The top five brands for 2010 include Coca-Cola, IBM, Microsoft, Google, and General Electric.  The top five rising brands in terms of improvement in ranking are Apple, Google, Blackberry, J.P. Morgan, and Allianz.  The five brands with the largest decline in value were Harley Davidson, Toyota, Nokia, Dell, and Citigroup.

Here is a brief except from the report regarding Coca-Cola:

Year after year, Coca-Cola demonstrates its ability to adapt to whatever challenges the marketplace throws its way. The number one brand for the 11th year in a row makes its brand central to its business operations. This year, for example, it oriented business operations around a new philosophy of “consumer engagement,” which yielded benefits such as a more robust social media strategy, continued development of owned media projects like its World of Coca-Cola Museum, smart product placements and ads that stir emotions.

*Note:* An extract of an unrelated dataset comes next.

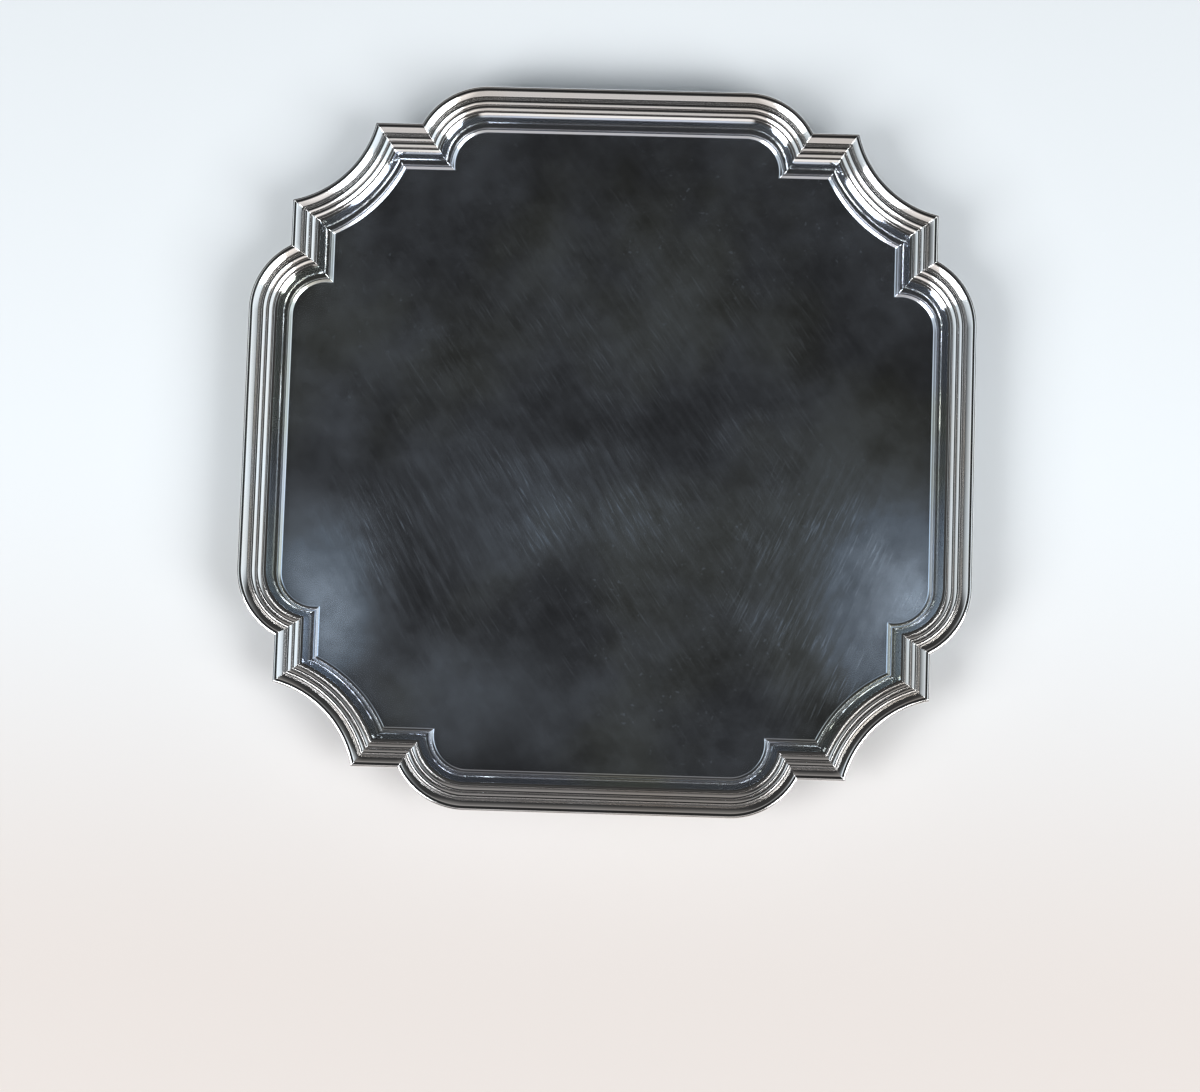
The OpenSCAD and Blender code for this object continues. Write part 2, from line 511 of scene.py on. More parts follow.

Investors must carefully monitor the economic moats created by powerful brands when evaluating investment opportunities.  The best brands, such as Coca-Cola, consistently generate high levels of profitability on the tangible capital employed in the business.  However, brand values can change over time as society changes.

A change in brand value is likely to be less rapid in the case of low-tech/low cost consumable products like Coca-Cola compared to advanced technology such as Microsoft’s software or Blackberry devices.  Investors who pay a premium to obtain valuable brands should carefully determine whether a brand is entrenched enough to provide a reasonable assurance that the premium will be recovered over time.

The danger of brand erosion is particularly apparent when evaluating Toyota’s steep drop in ranking this year.  We pointed out the potential for brand erosion at Toyota earlier this year during the height of the recall story.  Unfortunately subsequent reports that the acceleration issue was mostly driver related did not receive the same prominence as the stories regarding the initial recall.

Disclosure:  The author owns shares of Microsoft Corporation.  No direct position in Coca-Cola;  indirect position through ownership of Berkshire Hathaway shares.